- _Set exercise_:
Select the lines below containing the word "joints".

— start Provided data —

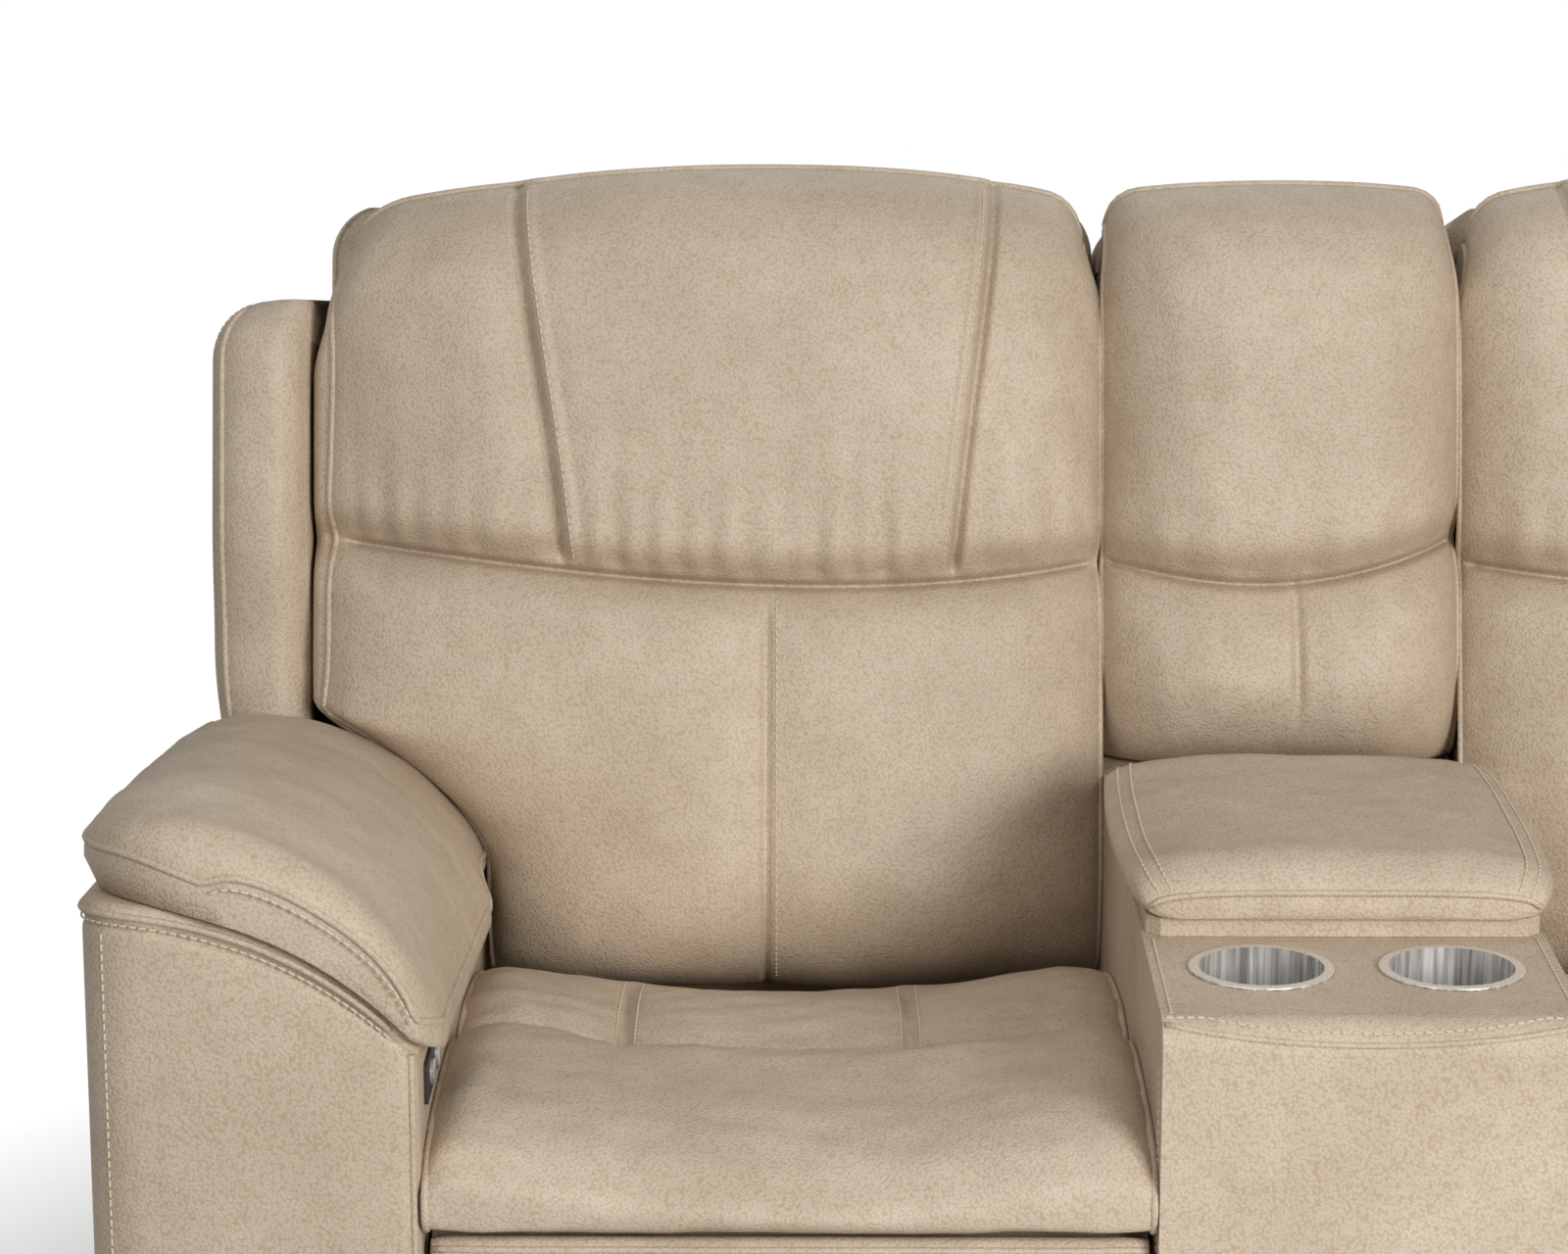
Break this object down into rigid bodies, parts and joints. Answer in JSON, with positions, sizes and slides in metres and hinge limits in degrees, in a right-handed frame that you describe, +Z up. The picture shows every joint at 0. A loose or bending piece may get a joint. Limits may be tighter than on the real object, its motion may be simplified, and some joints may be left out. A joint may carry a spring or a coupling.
{
  "type": "power reclining loveseat",
  "caption": "Power reclining loveseat with padded wings, pillow arms, swing-out footrests and a console with storage lid and steel cup holders.",
  "frame": {"origin": "floor level under the middle of the bounding box, with the footrests stowed and the backs upright", "axes": "+Z up, the front faces -Y, +X is the viewer's right from the front"},
  "size_m": [1.758, 0.9779, 1.0514],
  "materials": {
    "leather": "taupe pebbled leather over foam",
    "wood": "plywood and softwood",
    "steel": "black painted steel",
    "stainless": "brushed stainless steel",
    "black_plastic": "moulded black plastic",
    "spring_steel": "oiled spring wire"
  },
  "bodies": {
    "base": {"left_arm_frame": "wood", "right_arm_frame": "wood", "left_arm_cover": "leather", "right_arm_cover": "leather", "left_arm_pad": "leather", "right_arm_pad": "leather", "base_rails": "wood", "feet": "black_plastic", "rear_panel": "leather", "console_box": "wood", "console_cover": "leather", "left_cup_holder": "stainless", "right_cup_holder": "stainless", "console_back_frame": "wood", "console_back_cushion": "leather", "console_back_shell": "leather", "control_panels": "black_plastic", "power_supply": "black_plastic", "lid_hinge_fixed_leaf": "steel", "side_plates": "steel", "left_seat_frame": "wood", "right_seat_frame": "wood", "seat_springs": "spring_steel", "left_seat_cushion": "leather", "right_seat_cushion": "leather", "left_drive_unit": "black_plastic", "right_drive_unit": "black_plastic"},
    "lid": {"lid_hinge_moving_leaf": "steel", "lid_board": "leather", "lid_pad": "leather"},
    "left_back": {"left_back_frame": "wood", "left_back_brackets": "steel", "left_back_cushion": "leather", "left_back_shell": "leather"},
    "left_back_yoke_body": {"left_back_yoke": "steel"},
    "left_drive_links": {"left_foot_drive_links": "steel"},
    "left_guide_links": {"left_foot_guide_links": "steel"},
    "left_carry_links": {"left_foot_carry_links": "steel"},
    "left_tilt_links": {"left_foot_tilt_links": "steel"},
    "left_footrest": {"left_footrest_brackets": "steel", "left_footrest_board": "wood", "left_footrest_pad": "leather"},
    "left_foot_yoke_body": {"left_foot_yoke": "steel"},
    "left_open_button_body": {"left_open_button": "stainless"},
    "left_close_button_body": {"left_close_button": "stainless"},
    "right_back": {"right_back_frame": "wood", "right_back_brackets": "steel", "right_back_cushion": "leather", "right_back_shell": "leather"},
    "right_back_yoke_body": {"right_back_yoke": "steel"},
    "right_drive_links": {"right_foot_drive_links": "steel"},
    "right_guide_links": {"right_foot_guide_links": "steel"},
    "right_carry_links": {"right_foot_carry_links": "steel"},
    "right_tilt_links": {"right_foot_tilt_links": "steel"},
    "right_footrest": {"right_footrest_brackets": "steel", "right_footrest_board": "wood", "right_footrest_pad": "leather"},
    "right_foot_yoke_body": {"right_foot_yoke": "steel"},
    "right_open_button_body": {"right_open_button": "stainless"},
    "right_close_button_body": {"right_close_button": "stainless"}
  },
  "joints": [
    {"name": "lid_open", "type": "hinge", "parent": "base", "child": "lid", "pos_m": [0, 0.048, 0.58], "axis": [-1, 0, 0], "range_deg": [0, 70]},
    {"name": "left_recline", "type": "hinge", "parent": "base", "child": "left_back", "pos_m": [-0.395, 0.15, 0.35], "axis": [-1, 0, 0], "range_deg": [0, 35]},
    {"name": "left_back_drive", "type": "slide", "parent": "base", "child": "left_back_yoke_body", "axis": [0, -1, 0], "range_m": [0, 0.04831]},
    {"name": "left_footrest_open", "type": "hinge", "parent": "base", "child": "left_drive_links", "pos_m": [-0.395, -0.33, 0.32], "axis": [-1, 0, 0], "range_deg": [0, 90]},
    {"name": "left_guide_swing", "type": "hinge", "parent": "base", "child": "left_guide_links", "pos_m": [-0.395, -0.28468, 0.29887], "axis": [-1, 0, 0], "range_deg": [0, 90]},
    {"name": "left_carry_fold", "type": "hinge", "parent": "left_drive_links", "child": "left_carry_links", "pos_m": [-0.395, -0.26944, 0.09397], "axis": [-1, 0, 0], "range_deg": [-90, 0]},
    {"name": "left_tilt_fold", "type": "hinge", "parent": "left_drive_links", "child": "left_tilt_links", "pos_m": [-0.395, -0.26944, 0.13897], "axis": [-1, 0, 0], "range_deg": [-90, 0]},
    {"name": "left_footrest_tilt", "type": "hinge", "parent": "left_carry_links", "child": "left_footrest", "pos_m": [-0.395, -0.425, 0.249], "axis": [-1, 0, 0], "range_deg": [0, 90]},
    {"name": "left_foot_drive", "type": "slide", "parent": "base", "child": "left_foot_yoke_body", "axis": [0, -1, 0], "range_m": [0, 0.05677]},
    {"name": "left_open_press", "type": "slide", "parent": "base", "child": "left_open_button_body", "axis": [-1, 0, 0], "range_m": [0, 0.0015], "stiffness_N_per_m": 700, "springref_m": -0.0008},
    {"name": "left_close_press", "type": "slide", "parent": "base", "child": "left_close_button_body", "axis": [-1, 0, 0], "range_m": [0, 0.0015], "stiffness_N_per_m": 700, "springref_m": -0.0008},
    {"name": "right_recline", "type": "hinge", "parent": "base", "child": "right_back", "pos_m": [0.395, 0.15, 0.35], "axis": [-1, 0, 0], "range_deg": [0, 35]},
    {"name": "right_back_drive", "type": "slide", "parent": "base", "child": "right_back_yoke_body", "axis": [0, -1, 0], "range_m": [0, 0.04831]},
    {"name": "right_footrest_open", "type": "hinge", "parent": "base", "child": "right_drive_links", "pos_m": [0.395, -0.33, 0.32], "axis": [-1, 0, 0], "range_deg": [0, 90]},
    {"name": "right_guide_swing", "type": "hinge", "parent": "base", "child": "right_guide_links", "pos_m": [0.395, -0.28468, 0.29887], "axis": [-1, 0, 0], "range_deg": [0, 90]},
    {"name": "right_carry_fold", "type": "hinge", "parent": "right_drive_links", "child": "right_carry_links", "pos_m": [0.395, -0.26944, 0.09397], "axis": [-1, 0, 0], "range_deg": [-90, 0]},
    {"name": "right_tilt_fold", "type": "hinge", "parent": "right_drive_links", "child": "right_tilt_links", "pos_m": [0.395, -0.26944, 0.13897], "axis": [-1, 0, 0], "range_deg": [-90, 0]},
    {"name": "right_footrest_tilt", "type": "hinge", "parent": "right_carry_links", "child": "right_footrest", "pos_m": [0.395, -0.425, 0.249], "axis": [-1, 0, 0], "range_deg": [0, 90]},
    {"name": "right_foot_drive", "type": "slide", "parent": "base", "child": "right_foot_yoke_body", "axis": [0, -1, 0], "range_m": [0, 0.05677]},
    {"name": "right_open_press", "type": "slide", "parent": "base", "child": "right_open_button_body", "axis": [1, 0, 0], "range_m": [0, 0.0015], "stiffness_N_per_m": 700, "springref_m": -0.0008},
    {"name": "right_close_press", "type": "slide", "parent": "base", "child": "right_close_button_body", "axis": [1, 0, 0], "range_m": [0, 0.0015], "stiffness_N_per_m": 700, "springref_m": -0.0008}
  ],
  "couplings": [
    {"joint": "left_back_drive", "follows": "left_recline", "m_per_rad": 0.078762},
    {"joint": "left_guide_swing", "follows": "left_footrest_open", "ratio": 1},
    {"joint": "left_carry_fold", "follows": "left_footrest_open", "ratio": -1},
    {"joint": "left_tilt_fold", "follows": "left_footrest_open", "ratio": -1},
    {"joint": "left_footrest_tilt", "follows": "left_footrest_open", "ratio": 1},
    {"joint": "left_foot_drive", "follows": "left_footrest_open", "m_per_rad": 0.036013},
    {"joint": "right_back_drive", "follows": "right_recline", "m_per_rad": 0.078762},
    {"joint": "right_guide_swing", "follows": "right_footrest_open", "ratio": 1},
    {"joint": "right_carry_fold", "follows": "right_footrest_open", "ratio": -1},
    {"joint": "right_tilt_fold", "follows": "right_footrest_open", "ratio": -1},
    {"joint": "right_footrest_tilt", "follows": "right_footrest_open", "ratio": 1},
    {"joint": "right_foot_drive", "follows": "right_footrest_open", "m_per_rad": 0.036013}
  ]
}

— end Provided data —

- _Solution to the exercise_:
Break this object down into rigid bodies, parts and joints. Answer in JSON, with positions, sizes and slides in metres and hinge limits in degrees, in a right-handed frame that you describe, +Z up. The picture shows every joint at 0. A loose or bending piece may get a joint. Limits may be tighter than on the real object, its motion may be simplified, and some joints may be left out. A joint may carry a spring or a coupling.
  "joints": [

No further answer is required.